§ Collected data
"""

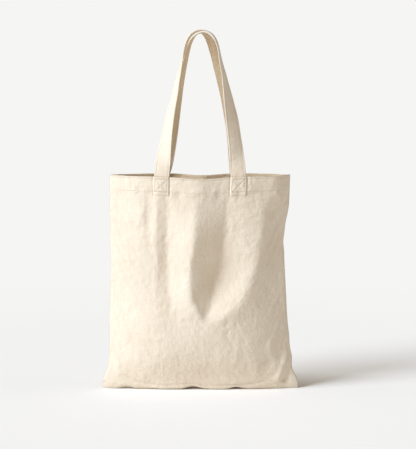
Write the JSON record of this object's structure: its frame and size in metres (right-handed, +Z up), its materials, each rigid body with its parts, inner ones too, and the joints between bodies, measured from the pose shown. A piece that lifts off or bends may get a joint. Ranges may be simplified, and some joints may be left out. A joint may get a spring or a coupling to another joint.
{
  "type": "canvas tote bag",
  "caption": "Flat-seamed canvas shopping bag standing open, with a hemmed mouth and long arched handles that swing down over its faces.",
  "frame": {"origin": "on the floor below the middle of the bag", "axes": "+X to the right along the front panel, +Y from the front panel to the back panel, +Z up"},
  "size_m": [0.376, 0.1188, 0.703],
  "materials": {
    "body_canvas": "unbleached cotton canvas, plain weave",
    "handle_canvas": "the same canvas folded into a strap and pressed",
    "sewing_thread": "natural cotton thread"
  },
  "bodies": {
    "bag": {"front_panel": "body_canvas", "back_panel": "body_canvas", "front_hem_facing": "body_canvas", "back_hem_facing": "body_canvas", "left_seam_allowance": "body_canvas", "right_seam_allowance": "body_canvas", "bottom_seam_allowance": "body_canvas", "front_handle_left_end": "handle_canvas", "front_handle_right_end": "handle_canvas", "back_handle_left_end": "handle_canvas", "back_handle_right_end": "handle_canvas", "front_hem_stitching": "sewing_thread", "back_hem_stitching": "sewing_thread", "front_left_box_stitching": "sewing_thread", "front_right_box_stitching": "sewing_thread", "back_left_box_stitching": "sewing_thread", "back_right_box_stitching": "sewing_thread", "left_overlock_thread": "sewing_thread", "right_overlock_thread": "sewing_thread", "bottom_overlock_thread": "sewing_thread"},
    "front_handle": {"front_handle": "handle_canvas", "front_handle_stitching": "sewing_thread"},
    "back_handle": {"back_handle": "handle_canvas", "back_handle_stitching": "sewing_thread"}
  },
  "joints": [
    {"name": "front_handle_swing", "type": "hinge", "parent": "bag", "child": "front_handle", "pos_m": [0, -0.049, 0.4205], "axis": [1, 0, 0], "range_deg": [0, 175]},
    {"name": "back_handle_swing", "type": "hinge", "parent": "bag", "child": "back_handle", "pos_m": [0, 0.049, 0.4205], "axis": [-1, 0, 0], "range_deg": [0, 175]}
  ]
}
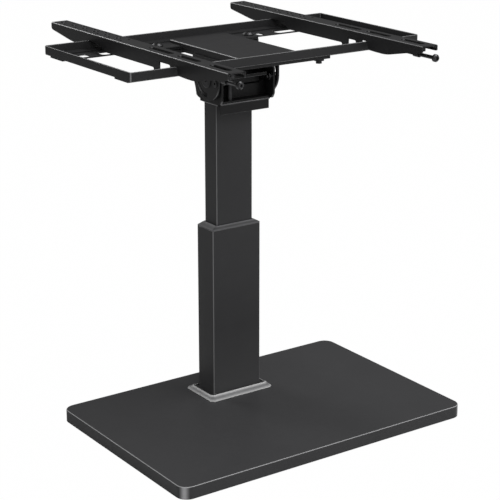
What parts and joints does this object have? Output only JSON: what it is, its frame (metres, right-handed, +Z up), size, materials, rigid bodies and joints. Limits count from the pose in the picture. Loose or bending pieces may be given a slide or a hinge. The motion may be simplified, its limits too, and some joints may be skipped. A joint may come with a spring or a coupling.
{
  "type": "tabletop tv stand",
  "caption": "Free-standing screen stand: flat base, lifting rectangular column and tilting head with a tray and hook-on arms.",
  "frame": {"origin": "on the ground under the middle of the column", "axes": "+X along the base's long side to the right, -Y towards the front edge of the base, +Z up"},
  "size_m": [0.467, 0.4493, 0.536],
  "materials": {
    "base_paint": "fine-textured semi-matt black powder coat",
    "column_paint": "semi-matt black powder coat",
    "head_paint": "semi-matt black powder coat",
    "tray_paint": "semi-matt black powder coat, bright worn bends",
    "arm_paint": "semi-matt black powder coat",
    "collar_paint": "satin dark grey",
    "bush_plastic": "moulded dark grey, satin",
    "glide_plastic": "moulded black",
    "knob_plastic": "moulded black, fine grain",
    "pad_rubber": "matt black rubber",
    "friction_fibre": "pressed fibre",
    "inner_steel": "primed grey",
    "zinc_steel": "bright zinc",
    "dark_zinc": "black zinc"
  },
  "bodies": {
    "base": {"base_shell": "base_paint", "base_doubler": "inner_steel", "base_stiffeners": "inner_steel", "cover_bosses": "inner_steel", "base_cover": "base_paint", "cover_screws": "zinc_steel", "base_pads": "pad_rubber", "column_outer": "column_paint", "column_foot": "inner_steel", "foot_washers": "zinc_steel", "foot_bolts": "zinc_steel", "column_collar": "collar_paint", "guide_bush": "bush_plastic", "height_boss": "column_paint"},
    "height_clamp": {"height_stem": "zinc_steel", "height_knob": "knob_plastic"},
    "upper": {"column_inner": "column_paint", "inner_glide": "glide_plastic", "column_cap": "inner_steel", "yoke": "head_paint", "yoke_bolts": "zinc_steel", "cross_channel": "head_paint", "channel_bolt": "dark_zinc", "friction_washers": "friction_fibre", "pivot_bolts": "dark_zinc", "pivot_washers": "dark_zinc", "pivot_nuts": "dark_zinc", "clamp_bolts": "dark_zinc", "clamp_washers": "dark_zinc", "clamp_nuts": "dark_zinc"},
    "tilt": {"bridge": "head_paint", "bridge_spacers": "head_paint", "side_plate_left": "head_paint", "side_plate_right": "head_paint", "bar_front": "head_paint", "bar_rear": "head_paint", "tray": "tray_paint", "tray_bolts": "dark_zinc", "tray_nuts": "dark_zinc"},
    "left_arm": {"arm_left": "arm_paint", "nut_block_left": "dark_zinc"},
    "right_arm": {"arm_right": "arm_paint", "nut_block_right": "dark_zinc"},
    "left_screw": {"safety_screw_left": "dark_zinc"},
    "right_screw": {"safety_screw_right": "dark_zinc"}
  },
  "joints": [
    {"name": "height", "type": "slide", "parent": "base", "child": "upper", "axis": [0, 0, 1], "range_m": [-0.13, 0.02]},
    {"name": "height_clamp_turn", "type": "hinge", "parent": "base", "child": "height_clamp", "pos_m": [0, 0.03, 0.245], "axis": [0, 1, 0], "range_deg": [0, 360]},
    {"name": "tilt", "type": "hinge", "parent": "upper", "child": "tilt", "pos_m": [0, -0.022, 0.478], "axis": [1, 0, 0], "range_deg": [0, 90]},
    {"name": "left_arm_slide", "type": "slide", "parent": "tilt", "child": "left_arm", "axis": [1, 0, 0], "range_m": [-0.05, 0.05]},
    {"name": "right_arm_slide", "type": "slide", "parent": "tilt", "child": "right_arm", "axis": [1, 0, 0], "range_m": [-0.05, 0.05]},
    {"name": "left_screw_travel", "type": "slide", "parent": "left_arm", "child": "left_screw", "axis": [0, 1, 0], "range_m": [-0.012, 0]},
    {"name": "right_screw_travel", "type": "slide", "parent": "right_arm", "child": "right_screw", "axis": [0, 1, 0], "range_m": [-0.007, 0.005]}
  ]
}
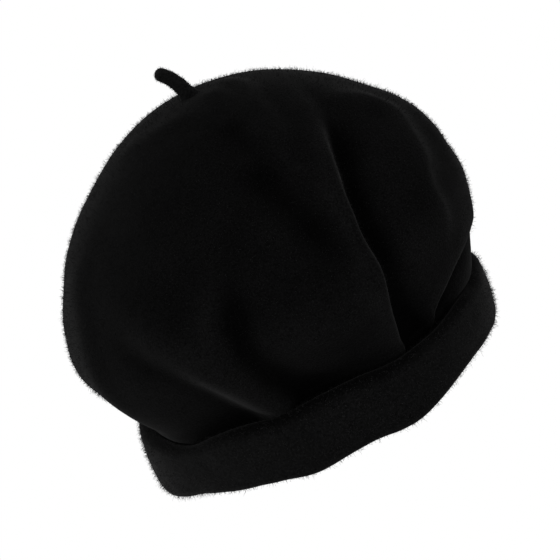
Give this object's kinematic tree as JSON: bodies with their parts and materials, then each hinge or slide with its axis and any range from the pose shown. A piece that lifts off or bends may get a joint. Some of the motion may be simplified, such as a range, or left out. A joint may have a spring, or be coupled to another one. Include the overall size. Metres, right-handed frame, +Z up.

"""

§ Description of the task
Reply with one number only: the count of lines in the entries that contain "lifts".

§ Written response
2